The cryptocurrency trading site Crypto.com produced a press release announcing their POR audit, which was also carried out by Mazars Group, just after Binance released its POR audit, also examined by Mazars Group. The business claims that as of Dec 7, 2022, “Mazars Group verified the assets stored in [onchain] addresses confirmed to be owned by Crypto.com with client balances around an auditor-overseen continuous query of a primary database.”
According to Crypto.com, current users may use the site to confirm their holdings. You can read about the specifics of the audit here. The Mazars audit explains that their report is “purely for the sake of providing extra transparency and comfort to Crypto.com’s clients that their in-scope commodities are fully allocated, existing mostly on the blockchain, and that they are governed by Crypto.com’s control at the below-specified reporting date.”
Proof-of-reserves: What is it?
A proof-of-reserve demonstrates that user deposits and money are secure, up-to-date, and backed exactly 1:1 by on-chain resources. The exchange emphasized the usage of Merkle trees to secure blockchain transaction data in their news article. Users would be able to confirm both their holdings and the exchange’s overall holdings thanks to this.
The cryptocurrency community praised the idea, and numerous other exchanges adopted it. Listed below are the three exchanges that have currently released their proofs of reserves.
Binance became the first platform to reveal its proof-of-reserves following the FTX meltdown. Out of the 600 commodities, they keep on their exchange, the audit gives a clear and open analysis of the top six. Binance USD (BUSD), Tether (USDT), Bitcoin (BTC), Binance Coin (BNB), Ethereum (ETH), as well as USD Coin (USDC) are among these assets. In all, Binance holds funds in cold storage valued at close to $70 billion.
On Nov 11, the very same day as Binance, Bitfinex, one of the market’s pioneering cryptocurrency exchanges, released its POR. The platform had $5.06 billion in assets, of which a healthy $3.36B was in Bitcoin, according to the POR that was publicly available.
USDT ($88 million), ETH ($1.49 billion), as well as USDC ($55 million) comprised the remaining reserves. 135 hot and cold wallet accounts included these holdings in addition to others. Plans to revive Antani, the exchange’s open-source storage solution and proof-of-solvency, were also disclosed by the exchange.
On November 23, OKX released their proof-of-reserves. The exchange promised to continue publishing routine PoR audits so that users could check the status of their holdings at any time. The Merkle Tree method is used by OKX to verify its assets.

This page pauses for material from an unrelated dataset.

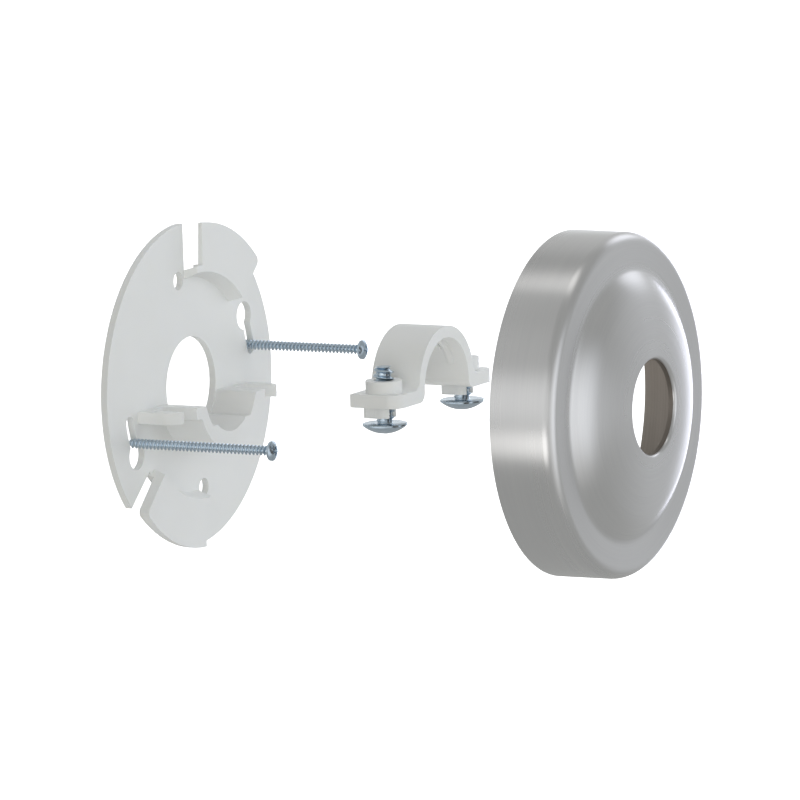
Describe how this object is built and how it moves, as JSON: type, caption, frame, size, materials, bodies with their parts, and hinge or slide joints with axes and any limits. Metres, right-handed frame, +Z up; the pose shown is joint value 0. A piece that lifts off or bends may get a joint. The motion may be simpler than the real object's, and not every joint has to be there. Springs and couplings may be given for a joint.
{
  "type": "shower arm flange",
  "caption": "Shower arm flange pulled apart: spun round cover, plastic wall plate with half an arm clamp, loose clamp half and screws. It steadies a shower arm and hides the hole in the wall.",
  "frame": {"origin": "centre of the arm passage in the wall plate's back face", "axes": "+X along the shower arm, out of the wall towards the room; +Y horizontal; +Z up"},
  "size_m": [0.1363, 0.0825, 0.0824],
  "materials": {
    "white_plastic": "moulded ABS, satin",
    "zinc_steel": "bright zinc plate, bluish",
    "satin_nickel": "spun and brushed round the axis, satin nickel"
  },
  "bodies": {
    "plate": {"wall_plate": "white_plastic"},
    "clamp": {"pipe_clamp": "white_plastic", "clamp_screw_left": "zinc_steel", "clamp_screw_right": "zinc_steel"},
    "upper_screw": {"wall_screw_upper": "zinc_steel"},
    "lower_screw": {"wall_screw_lower": "zinc_steel"},
    "cover_body": {"cover": "satin_nickel"}
  },
  "joints": [
    {"name": "cover_slide", "type": "slide", "parent": "plate", "child": "cover_body", "axis": [1, 0, 0], "range_m": [-0.1059, 0]},
    {"name": "clamp_slide", "type": "slide", "parent": "plate", "child": "clamp", "axis": [0.9985, 0, 0.0553], "range_m": [-0.0579, 0]},
    {"name": "upper_screw_slide", "type": "slide", "parent": "plate", "child": "upper_screw", "axis": [1, 0, 0], "range_m": [-0.03131, 0]},
    {"name": "lower_screw_slide", "type": "slide", "parent": "plate", "child": "lower_screw", "axis": [1, 0, 0], "range_m": [-0.03781, 0]}
  ],
  "couplings": [
    {"joint": "clamp_slide", "follows": "cover_slide", "ratio": 0.54663},
    {"joint": "upper_screw_slide", "follows": "cover_slide", "ratio": 0.29556},
    {"joint": "lower_screw_slide", "follows": "cover_slide", "ratio": 0.35694}
  ]
}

The majority of its holdings, notably USDT ($2.43 billion) as well as USDC ($195 million), are stablecoins, according to the PoR audit. As per Defi Llama, one of the largest aggregators for decentralized finance, the exchange also reportedly owns 91,000 Bitcoins. Users can audit the exchange’s reserves on its proof-of-reserves website to make sure they remain solvent.
What is the long-term effectiveness of this proof of reserve?
Professor of accounting Vivian Fang of the University of Minnesota highlighted doubts about the veracity of the proof-of-reserve method. She said that PORs do not completely disclose the specifics of any concealed liabilities an exchange could have.
These reports, for instance, do not disclose if platforms have pledged users’ assets as collateral for loans. Furthermore, PoRs does not include information about a platform’s non-crypto assets, including fiat money.
Authorities in the US are under increasing pressure as a result of the collapse of FTX to force more cryptocurrency businesses and exchanges to abide by investor protection regulations. Gary Gensler, the chairman of the SEC, has avoided commenting on the usage of “proof-of-reserves,” but he continues to take a hard line against cracking down on cryptocurrency businesses with ambiguous holdings.
But proof-of-reserves remains a positive development with some potential for investors and users. With the development of new technologies that may provide total transparency throughout time, it might become increasingly popular. Investors are currently hesitant to invest in exchanges, especially in light of the FTX disaster. It remains to be seen if Proof-of-Reserves can keep its word and accomplish its objectives in such a setting.